8:49 PM, Monday April 26th 2021

I'm almost finished with lesson 2. Took me a few weeks to get though both. I know I'm not going to get good lines right away. My main point is that the exercise starts to feel like a waste of time if I've already messed up the perspective-- continuing to work on that doesn't help me understand perspective any better.

I understand and respect the structure of drawabox. My original point is basically just inquiring if there is any flexibility for people who have mental health concerns or who aren't learning efficiently within that system. If there's zero flexibility in that regard, maybe the system is flawed, because not everyone is the same.

9:18 PM, Monday April 26th 2021

It's actually the opposite to what you say although I can understand why you might think that. By not allowing corrections it brings your drawing problems to the fore so that you can review and address them.

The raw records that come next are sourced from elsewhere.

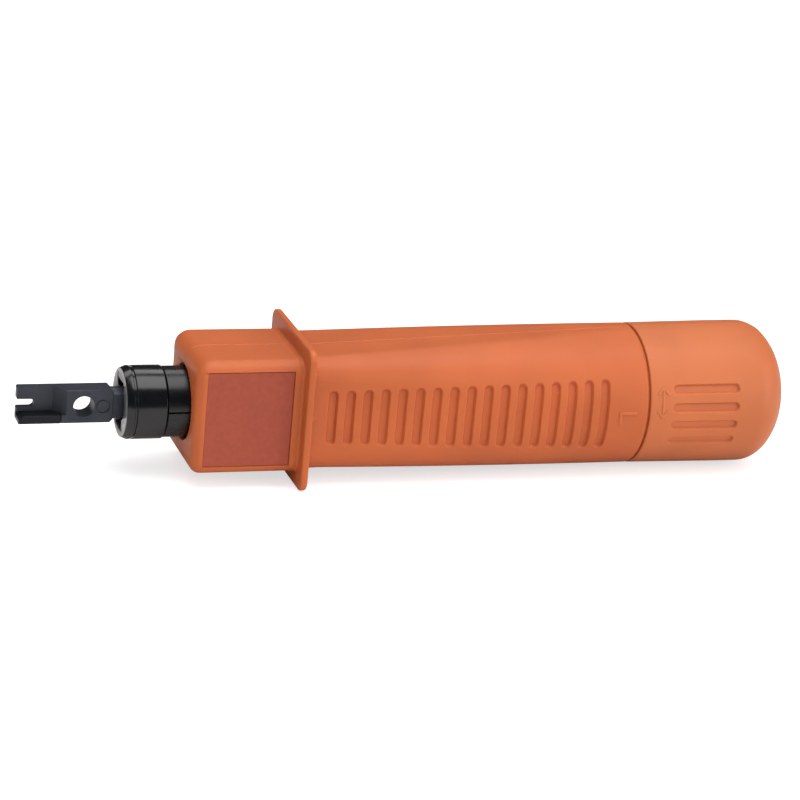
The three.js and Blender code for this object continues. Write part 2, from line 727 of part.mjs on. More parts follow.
function hammer() {
  const spring = TUBE_BORE / 2 - MAIN_WIRE - 1.6;
  const body = turned([
    [hammerX, 0], [hammerX, hammerRadius - 0.5], [hammerX + 0.5, hammerRadius],
    [hammerEndX, hammerRadius], [hammerEndX, spring], [hammerEndX + 3, spring - 0.4],
    [hammerEndX + 3, 0],
  ], 32);
  const bore = rod(hammerX - 1, hammerBoreEndX, boreRadius, 20);
  const latchSlot = block(
    latchX - 0.2, latchX + LATCH_THICKNESS + 0.2, -3.5, 3.5, -REACH, latchSlotTop);
  const camDepth = camLow - camSlope * (camEndX - camX) - 0.4;
  const camGroove = block(hammerX - 1, hammerEndX + 4, -2.2, 2.2, -REACH, -camDepth);
  return cut(body, bore, latchSlot, camGroove);
}

const latchTop = 3.4;
const latchSlotTop = latchTop + LATCH_SHIFT + 1.4;

// The latch plate: its hole stands off the axis until the cam has lifted it.
function latchPlate() {
  const x1 = latchX + LATCH_THICKNESS;
  const wide = block(latchX, x1, -3.3, 3.3, -4, latchTop);
  const footDepth = camLow - RUNNING_GAP;
  const foot = slopedBlock(latchX, x1, 3.5, 3.5, footDepth, 1.8);
  const underFoot = slopedBlock(
    latchX - 1, x1 + 1, footDepth + camSlope, footDepth - camSlope * (LATCH_THICKNESS + 1),
    footDepth + 3, 3);
  const hole = rod(latchX - 1, x1 + 1, boreRadius, 20).translate([0, 0, -LATCH_SHIFT]);
  return cut(join(wide, foot), underFoot, hole);
}

function latchSpring() {
  const geometry = coil(latchSlotTop - latchTop - 0.2, 0.85, 0.3, 3);
  geometry.rotateY(-Math.PI / 2);
  geometry.translate(latchX + LATCH_THICKNESS / 2, 0, latchTop + 0.1);
  return solidOf(geometry);
}

function returnSpring() {
  return coilBetween(flangeEndX + 0.2, washerX - 0.2, 6.6, RETURN_WIRE, 5);
}

function mainSpring() {
  const meanRadius = TUBE_BORE / 2 - MAIN_WIRE / 2 - 0.5;
  return coilBetween(hammerEndX + 0.2, nutX - 0.2, meanRadius, MAIN_WIRE, 8);
}

// ---- Cap ----------------------------------------------------------------------------
const capBoreRadius = capRadius - CAP_WALL;

function domePoint(angle) {
  return [domeX + DOME_LENGTH * Math.sin(angle), capRadius * Math.cos(angle)];
}

// The cup's outside profile, open at the front and domed behind, with a boss for the screw.
function capProfile() {
  const rim = rearRadius + 0.05;
  const domeSteps = 6;
  const dome = [];
  for (let step = 1; step < domeSteps; step += 1) {
    dome.push(domePoint(step / domeSteps * Math.PI / 2));
  }
  const bore = SCREW_DIAMETER / 2 + RUNNING_GAP;
  const boss = SCREW_DIAMETER / 2 + 3;
  const blind = screwSeatX + 7.2;
  return [
    [blind, 0], [blind, bore], [screwSeatX, bore],
    [screwSeatX, boss], [endX - 4, boss], [domeX + 5.8, capBoreRadius - 3.5],
    [domeX + 2.5, capBoreRadius - 1], [domeX - 2, capBoreRadius], [capX, capBoreRadius],
    [capX, rim - 0.3], [capX + 0.3, rim], [domeX - 6, capRadius], [domeX, capRadius],
    ...dome, [endX, 0],
  ];
}

function capSlots() {
  const start = jointX + CAP_SLOT_FRONT;
  const length = domeX - CAP_SLOT_REAR - start;
  const middle = start + length / 2;
  const shape = stadium(0, CAP_SLOT_WIDTH, length);
  const slots = [];
  for (const flip of [0, 180]) {
    for (const angle of CAP_SLOT_ANGLES) {
      const geometry = new THREE.ExtrudeGeometry(shape, {
        depth: 6, bevelEnabled: false, curveSegments: 2,
      });
      geometry.rotateX(Math.PI / 2);
      geometry.rotateY(Math.PI / 2);
      geometry.translate(middle, -(capRadius - CAP_SLOT_DEPTH), 0);
      geometry.rotateX(THREE.MathUtils.degToRad(flip - angle));
      slots.push(solidOf(geometry));
    }
  }
  return join(...slots);
}

// The turning arrow: a stem round the cap with a head at each end.
function turnArrow() {
  const x = jointX + 3.7;
  const reach = 2.3;
  const head = 1.3;
  const stem = MARK_STROKE / 2;
  const outline = new THREE.Shape([
    new THREE.Vector2(x, reach + head),
    new THREE.Vector2(x - head, reach - 0.3),
    new THREE.Vector2(x - stem, reach - 0.3),
    new THREE.Vector2(x - stem, -reach + 0.3),
    new THREE.Vector2(x - head, -reach + 0.3),
    new THREE.Vector2(x, -reach - head),
    new THREE.Vector2(x + head, -reach + 0.3),
    new THREE.Vector2(x + stem, -reach + 0.3),
    new THREE.Vector2(x + stem, reach - 0.3),
    new THREE.Vector2(x + head, reach - 0.3),
  ].reverse());
  const raised = turned([
    [capX, 0], [capX, rearRadius + 0.1 + MARK_HEIGHT],
    [domeX, capRadius + 0.1 + MARK_HEIGHT], [domeX, 0],
  ]);
  return plate(outline, -REACH, -8).intersect(raised).rotate([-ARROW_ANGLE, 0, 0]);
}

function endCap() {
  const cup = turned(capProfile(), 36);
  const hollow = rod(capX - 1, screwSeatX, capBoreRadius, 40);
  return join(cut(cup, capSlots()), cut(turnArrow(), hollow));
}

function capHub() {
  const inner = tubeRadius + FIT_GAP;
  const ringX = rearWallX - 1.3;
  const hub = join(
    tube(rearWallX - 2, capX + 1, inner, hubRadius),
    tube(capX + 0.6, capX + 3.6, inner, capBoreRadius - FIT_GAP),
  );
  return cut(hub, tube(ringX, ringX + 1.1, hubRadius - 1, hubRadius + 2));
}

// A spring-steel C ring in the hub's groove keeps the cap on the grip.
function retainingRing() {
  const ringX = rearWallX - 1.1;
  const body = tube(ringX, ringX + 0.7, hubRadius - 0.8, hubRadius + 1.5);
  return cut(body, block(ringX - 1, ringX + 2, -2.2, 2.2, 0, REACH));
}

function adjusterScrew() {
  const head = rod(screwHeadX, screwSeatX - 0.1, 4.6, 6);
  const shank = rod(nutX - NUT_TRAVEL - 3, screwSeatX + 7, SCREW_DIAMETER / 2, 24);
  return join(head, shank);
}

function springSeatNut() {
  const body = rod(nutX, nutX + NUT_LENGTH, hammerRadius, 32);
  const lug = tubeRadius - 0.2;
  const lugs = block(nutX, nutX + NUT_LENGTH, -lug, lug, -1.5, 1.5);
  const hole = rod(nutX - 1, nutX + NUT_LENGTH + 1, SCREW_DIAMETER / 2 + RUNNING_GAP, 24);
  return cut(join(body, lugs), hole);
}

// ---- Materials ----------------------------------------------------------------------
function material(color, roughness, metalness) {
  return new THREE.MeshStandardMaterial({ color, roughness, metalness });
}

const orangePlastic = material(0xcd693c, 0.5, 0);
const capPlastic = material(0xde8555, 0.5, 0);
const labelFilm = material(0xa85038, 0.7, 0);
const blackSteel = material(0x24262c, 0.4, 0.7);
const bladeSteel = material(0x2a2c33, 0.45, 0.7);
const brightSteel = material(0xb9bcc0, 0.3, 1);
const springSteel = material(0x8c8f95, 0.35, 1);
const whiteAcetal = material(0xe8e6df, 0.5, 0);

// ---- Assembly -----------------------------------------------------------------------
const tool = new THREE.Group();

function add(name, solid, finish) {
  const mesh = new THREE.Mesh(geometryOf(solid), finish);
  mesh.name = name;
  tool.add(mesh);
}

add('near_shell', grip.intersect(nearHalf), orangePlastic);
add('far_shell', grip.intersect(farHalf), orangePlastic);
add('near_label', labelPanel(-1), labelFilm);
add('far_label', labelPanel(1), labelFilm);
add('front_bushing', frontBushing(), whiteAcetal);
add('guide_tube', guideTube(), brightSteel);
add('release_cam', releaseCam(), brightSteel);
add('spring_washer', springWasher(), brightSteel);
screwPlaces().forEach((place, i) => add(`shell_screw_${i + 1}`, shellScrew(place), blackSteel));
add('return_spring', returnSpring(), springSteel);
add('main_spring', mainSpring(), springSteel);
add('chuck', chuck(), blackSteel);
add('chuck_sleeve', chuckSleeve(), blackSteel);
add('plunger_rod', plungerRod(), brightSteel);
add('cross_pin', crossPin(0), brightSteel);
add('catch_ball', catchBall(), brightSteel);
add('catch_spring', catchSpring(), springSteel);
add('blade_bar', bladeBar(), bladeSteel);
add('cutter_blade', cutterBlade(), bladeSteel);
add('hammer', hammer(), brightSteel);
add('latch_plate', latchPlate(), brightSteel);
add('latch_spring', latchSpring(), springSteel);
add('end_cap', endCap(), capPlastic);
add('cap_hub', capHub(), whiteAcetal);
add('retaining_ring', retainingRing(), springSteel);
add('adjuster_screw', adjusterScrew(), brightSteel);
add('spring_seat_nut', springSeatNut(), brightSteel);

export default tool;
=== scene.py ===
import math

import bmesh
import bpy
import numpy as np
from mathutils import Matrix, Vector


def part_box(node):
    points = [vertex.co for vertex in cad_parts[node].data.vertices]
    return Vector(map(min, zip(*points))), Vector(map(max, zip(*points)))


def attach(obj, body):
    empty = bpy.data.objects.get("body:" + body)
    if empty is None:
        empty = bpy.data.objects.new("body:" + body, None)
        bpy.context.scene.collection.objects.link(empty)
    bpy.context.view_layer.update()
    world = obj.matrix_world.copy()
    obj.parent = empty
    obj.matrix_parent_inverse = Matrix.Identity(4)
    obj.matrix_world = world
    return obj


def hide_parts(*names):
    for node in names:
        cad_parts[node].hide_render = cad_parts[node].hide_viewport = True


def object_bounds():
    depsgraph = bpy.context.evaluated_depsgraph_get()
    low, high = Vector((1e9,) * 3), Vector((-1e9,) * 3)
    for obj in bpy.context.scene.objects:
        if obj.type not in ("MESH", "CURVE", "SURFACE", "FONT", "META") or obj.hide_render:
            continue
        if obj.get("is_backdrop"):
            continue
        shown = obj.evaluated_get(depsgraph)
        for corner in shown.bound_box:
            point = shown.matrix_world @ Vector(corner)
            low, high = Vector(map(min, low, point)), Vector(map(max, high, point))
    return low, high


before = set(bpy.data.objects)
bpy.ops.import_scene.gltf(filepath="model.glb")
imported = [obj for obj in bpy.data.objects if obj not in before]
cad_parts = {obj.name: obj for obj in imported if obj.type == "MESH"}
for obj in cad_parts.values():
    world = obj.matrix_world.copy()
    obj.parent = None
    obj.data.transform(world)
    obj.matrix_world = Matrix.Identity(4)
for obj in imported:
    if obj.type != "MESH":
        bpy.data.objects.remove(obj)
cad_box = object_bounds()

# ---- Photographer's table -------------------------------------------------------------
# The tool lies on a pale sheet under a large soft box, with weaker ones behind, at the blade
# and at the dome. The room is pale in front for matt surfaces and dark for glossy ones. The
# camera stands a little above the tool, with the blade to the left.
MM = 0.001
scene = bpy.context.scene
scene.view_settings.view_transform = "Standard"

FLOOR_REACH = 3.0  # metres each way
CAMERA_TURN = math.radians(19.115)
CAMERA_RISE = math.radians(19.344)
CAMERA_ROLL = math.radians(5.364)
CAMERA_DISTANCE = 700 * MM
CAMERA_LENS = 137.39
CAMERA_TARGET = Vector((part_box("near_shell")[0].x / MM + 51.573, 0, -0.883)) * MM


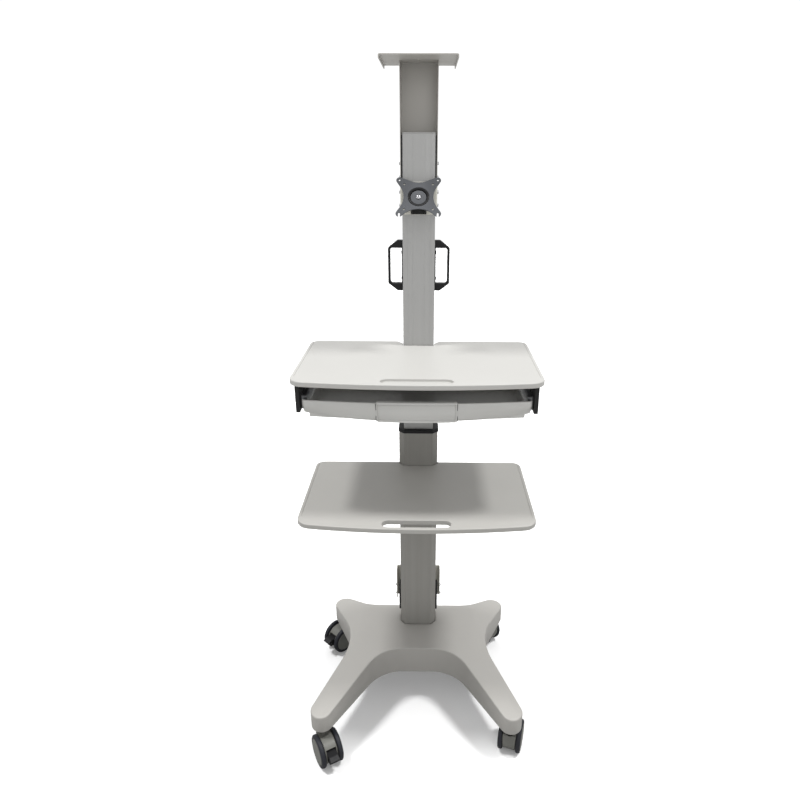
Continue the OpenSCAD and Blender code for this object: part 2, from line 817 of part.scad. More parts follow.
module top_plate() color([0.56, 0.55, 0.53]) {
  y0 = top_plate_y - top_plate_d / 2;
  difference() {
    block(-top_plate_w / 2, top_plate_w / 2, y0, y0 + top_plate_d, mast_top_z - top_sheet, mast_top_z);
    post(0, top_plate_y - top_hole_setback, mast_top_z - top_sheet - 1, mast_top_z + 1, top_hole_r);
  }
  both_sides() block(top_plate_w / 2 - top_sheet, top_plate_w / 2, y0, y0 + top_plate_d,
    mast_top_z - plate_edge_h, mast_top_z - top_sheet);
}

// ---- rear bracket ----

module rear_bracket() color([0.78, 0.78, 0.76]) {
  y1 = column_y + outer_d / 2;
  block(-rear_half_w, rear_half_w, y1, y1 + rear_sheet, rear_bottom_z, rear_top_z);
  both_sides() block(rear_half_w - rear_sheet, rear_half_w, y1 - rear_flange, y1, rear_bottom_z, rear_top_z);
}

module rear_pads() color([0.06, 0.06, 0.06]) both_sides()
  block(outer_w / 2, outer_w / 2 + pad_t, column_y - pad_front, column_y + outer_d / 2 - outer_chamfer,
    rear_bottom_z - pad_drop, rear_top_z - pad_top);

module rear_bracket_screws() color([0.12, 0.12, 0.12]) both_sides()
  for (z = rear_screw_z) cross_rod(rear_half_w, rear_half_w + rear_head_t, rear_screw_y, z, rear_screw_r);

// ---- casters ----

// Puts a caster's own frame, swivel axis at the origin and axle towards +X, under tip i
module at_caster(i, swivel) {
  translate([tips[i][0], tips[i][1], 0]) rotate([0, 0, swivel]) children();
}

// Turns a side profile drawn in X and Z into a body centred on Y
module side_body(w) {
  rotate([90, 0, 0]) translate([0, 0, -w / 2]) linear_extrude(w) children();
}

module fork_profile() difference() {
  union() {
    translate([trail, wheel_r]) circle(r = fork_r, $fn = fine);
    translate([-fork_boss_r, hood_bottom_z]) square([trail + fork_boss_r, hood_top_z - hood_bottom_z]);
  }
  translate([-through, -through]) square([2 * through, through + fork_cut_z]);
}

module caster_fork() {
  difference() {
    union() {
      side_body(fork_w) fork_profile();
      post(0, 0, fork_boss_z, fork_top_z, fork_boss_r);
    }
    post(0, 0, stem_bottom_z - 2, fork_top_z + 1, stem_r + stem_gap);
    block(pedal_x - pedal_room, trail + fork_r + 1, -pedal_slot, pedal_slot, pedal_slot_z0, pedal_slot_z1);
  }
  side = fork_w / 2 + wheel_gap + wheel_w - axle_end;
  translate([trail, side, wheel_r]) rotate([90, 0, 0]) cylinder(r = axle_r, h = 2 * side, $fn = medium);
  translate([pedal_x, fork_w / 2, pedal_z]) rotate([90, 0, 0])
    cylinder(r = pedal_pin_r, h = fork_w, $fn = medium);
}

// One wheel, turned from its own section: tyre, rim step and hub cap
module caster_wheel(side) {
  y0 = fork_w / 2 + wheel_gap;
  translate([trail, side * y0, wheel_r]) rotate([side > 0 ? -90 : 90, 0, 0]) rotate_extrude($fn = fine)
    polygon([
      [axle_r + axle_gap, 0], [wheel_r - tread_round, 0], [wheel_r - 1, tread_step], [wheel_r, tread_round],
      [wheel_r, wheel_w - tread_round], [wheel_r - 1, wheel_w - tread_step],
      [wheel_r - tread_round, wheel_w - rim_t], [cap_r + 1, wheel_w - rim_t],
      [cap_r + 1, wheel_w - cap_step], [cap_r, wheel_w - cap_step], [cap_r, wheel_w], [0, wheel_w],
      [0, wheel_w - axle_end + cap_gap],
      [axle_r + axle_gap, wheel_w - axle_end + cap_gap]
    ]);
}

module caster_pedal() difference() {
  union() {
    side_body(pedal_w) translate([pedal_x, pedal_z]) circle(r = pedal_hub_r, $fn = medium);
    side_body(pedal_w) polygon(pedal_side);
  }
  side_body(pedal_w + 2) translate([pedal_x, pedal_z]) circle(r = pedal_pin_r + pedal_pin_gap, $fn = medium);
}

fork_grey = [0.43, 0.43, 0.41];
tyre_grey = [0.14, 0.14, 0.16];
pedal_black = [0.04, 0.04, 0.04];

module fork_front_left() color(fork_grey) at_caster(0, swivel_fl) caster_fork();
module wheel_front_left_a() color(tyre_grey) at_caster(0, swivel_fl) caster_wheel(1);
module wheel_front_left_b() color(tyre_grey) at_caster(0, swivel_fl) caster_wheel(-1);
module pedal_front_left() color(pedal_black) at_caster(0, swivel_fl) caster_pedal();

module fork_front_right() color(fork_grey) at_caster(1, swivel_fr) caster_fork();
module wheel_front_right_a() color(tyre_grey) at_caster(1, swivel_fr) caster_wheel(1);
module wheel_front_right_b() color(tyre_grey) at_caster(1, swivel_fr) caster_wheel(-1);
module pedal_front_right() color(pedal_black) at_caster(1, swivel_fr) caster_pedal();

module fork_rear_left() color(fork_grey) at_caster(2, swivel_rl) caster_fork();
module wheel_rear_left_a() color(tyre_grey) at_caster(2, swivel_rl) caster_wheel(1);
module wheel_rear_left_b() color(tyre_grey) at_caster(2, swivel_rl) caster_wheel(-1);
module pedal_rear_left() color(pedal_black) at_caster(2, swivel_rl) caster_pedal();

module fork_rear_right() color(fork_grey) at_caster(3, swivel_rr) caster_fork();
module wheel_rear_right_a() color(tyre_grey) at_caster(3, swivel_rr) caster_wheel(1);
module wheel_rear_right_b() color(tyre_grey) at_caster(3, swivel_rr) caster_wheel(-1);
module pedal_rear_right() color(pedal_black) at_caster(3, swivel_rr) caster_pedal();

base_shell();
base_plate();
base_bolts();
column_foot();
outer_column();
column_collar();
upper_guide();
gas_cylinder();
lower_shelf();
shelf_bracket();
shelf_screws();
rear_bracket();
rear_bracket_screws();
rear_pads();
caster_stems();
inner_column();
column_cap();
lower_guide();
gas_rod();
rod_block();
worktop();
worktop_bracket();
worktop_screws();
rail_bracket_left();
rail_bracket_right();
fixed_rails();
moving_rails();
drawer_tray();
drawer_handle();
handle_left();
handle_right();
handle_screws();
monitor_clamp();
tilt_bracket();
tilt_pin();
tilt_knuckle();
pivot_disc();
vesa_plate();
mast_channel();
mast_screws();
top_plate();
fork_front_left();
wheel_front_left_a();
wheel_front_left_b();
pedal_front_left();
fork_front_right();
wheel_front_right_a();
wheel_front_right_b();
pedal_front_right();
fork_rear_left();
wheel_rear_left_a();
wheel_rear_left_b();
pedal_rear_left();
fork_rear_right();
wheel_rear_right_a();
wheel_rear_right_b();
pedal_rear_right();
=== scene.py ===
# %% [markdown]
# # Mobile workstation cart
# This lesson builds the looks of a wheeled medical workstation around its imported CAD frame.
# The frame says where every part sits and what it moves with, so each piece made here takes its place
# from the box of the CAD node it stands for. Lengths are written in millimetres and turned to metres once.

# %% Load the frame
import json
import math
import bpy
import bmesh
import numpy as np
from mathutils import Matrix, Vector
from mathutils.geometry import delaunay_2d_cdt


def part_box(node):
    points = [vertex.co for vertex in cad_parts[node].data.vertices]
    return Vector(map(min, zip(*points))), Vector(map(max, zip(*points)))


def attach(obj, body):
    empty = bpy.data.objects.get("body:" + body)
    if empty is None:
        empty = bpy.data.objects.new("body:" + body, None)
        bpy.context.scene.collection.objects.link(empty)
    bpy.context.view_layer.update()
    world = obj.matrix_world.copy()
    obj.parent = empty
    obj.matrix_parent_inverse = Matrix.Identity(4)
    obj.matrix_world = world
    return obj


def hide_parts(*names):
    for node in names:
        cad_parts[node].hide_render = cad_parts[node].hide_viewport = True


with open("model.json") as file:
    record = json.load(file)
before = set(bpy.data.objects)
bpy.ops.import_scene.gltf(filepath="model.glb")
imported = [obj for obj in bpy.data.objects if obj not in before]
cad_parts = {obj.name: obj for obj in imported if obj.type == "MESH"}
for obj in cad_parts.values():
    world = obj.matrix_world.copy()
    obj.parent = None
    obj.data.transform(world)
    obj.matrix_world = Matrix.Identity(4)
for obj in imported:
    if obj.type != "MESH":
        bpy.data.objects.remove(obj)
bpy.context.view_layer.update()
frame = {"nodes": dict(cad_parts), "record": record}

MM = 0.001

# %% [markdown]
# ## Camera
# The cart stands taller than a person's chest, so it is seen from about head height, a little down.
# A fairly wide lens keeps the whole mast in view. The lens is also shifted a hair sideways, which moves
# the cart across the frame without turning the camera.

# %% Camera
CAMERA_PLACE = (0.024, -1.664, 1.777)
CAMERA_PITCH, CAMERA_ROLL, CAMERA_YAW = -21.7, -0.15, 0.685
LENS_MM, SENSOR_MM, SIDE_SHIFT = 27.9, 36, -0.025
camera_data = bpy.data.cameras.new("camera")
camera_data.lens = LENS_MM
camera_data.sensor_width = SENSOR_MM
camera_data.shift_x = SIDE_SHIFT
camera = bpy.data.objects.new("camera", camera_data)
camera.location = CAMERA_PLACE
camera.rotation_euler = [math.radians(a) for a in (90 + CAMERA_PITCH, CAMERA_ROLL, CAMERA_YAW)]
bpy.context.scene.collection.objects.link(camera)
bpy.context.scene.camera = camera
print("camera at", CAMERA_PLACE, "lens", LENS_MM)

# %% [markdown]
# ## Mesh helpers
# Most of the cart is sheet, board and extrusion: shapes that are an outline carried along a straight line.
# One helper joins a stack of closed outlines into a skin. Small steps between the first and last outlines
# round the edges, which is what lets an edge catch the light as a real one does.

# %% Outlines
def rounded(points, radii, steps=5):
    """The outline with each corner turned into an arc; radii is one number or one per corner."""
    out, n = [], len(points)
    radii = [radii] * n if isinstance(radii, (int, float)) else radii
    for i, r in enumerate(radii):
        p, a, b = Vector(points[i]), Vector(points[i - 1]), Vector(points[(i + 1) % n])
        u, v = (a - p).normalized(), (b - p).normalized()
        half = math.acos(max(-1, min(1, u.dot(v)))) / 2
        reach = min(r / math.tan(half), (a - p).length * 0.49, (b - p).length * 0.49)
        r = reach * math.tan(half)
        centre = p + (u + v).normalized() * (r / math.sin(half))
        start, end = p + u * reach - centre, p + v * reach - centre
        turn = start.angle_signed(end)
        out += [tuple(centre + Matrix.Rotation(-turn * k / steps, 2) @ start) for k in range(steps + 1)]
    return out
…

If you are constantly erasing them it hides them. That is my view anyway. If you submit perfected and corrected homework it negates the learning goals and does not allow for rigorous feedback.

The system is not flawed. It is what it is. A tough approach that is maybe not for everyone. In this respect, it may not be the right approach for you at the moment. There are many alternative ways of learning that you may find more suitable.

I can empathise with the anxiety issue as a recovered agoraphobic, but compromising the course is not the solution.

9:36 PM, Monday April 26th 2021

That's a good point about better feedback if you can't erase, but honestly, if you're messing up your lines all the time, the feedback is going to be, "your lines aren't accurate, draw from your shoulder." Well duh, I already knew that I sucked at lines. At worst, it could confuse feedback because an incorrect line could give the impression that someone doesn't understand perspective when in fact, they just slipped with their hand.

My point about the system wasn't that it's hard. I'm not averse to hard work. My point is that, if something is meant to teach people, and 100% inflexibility when dealing thousands of humans, many of whom learn differently, might not always be ideal.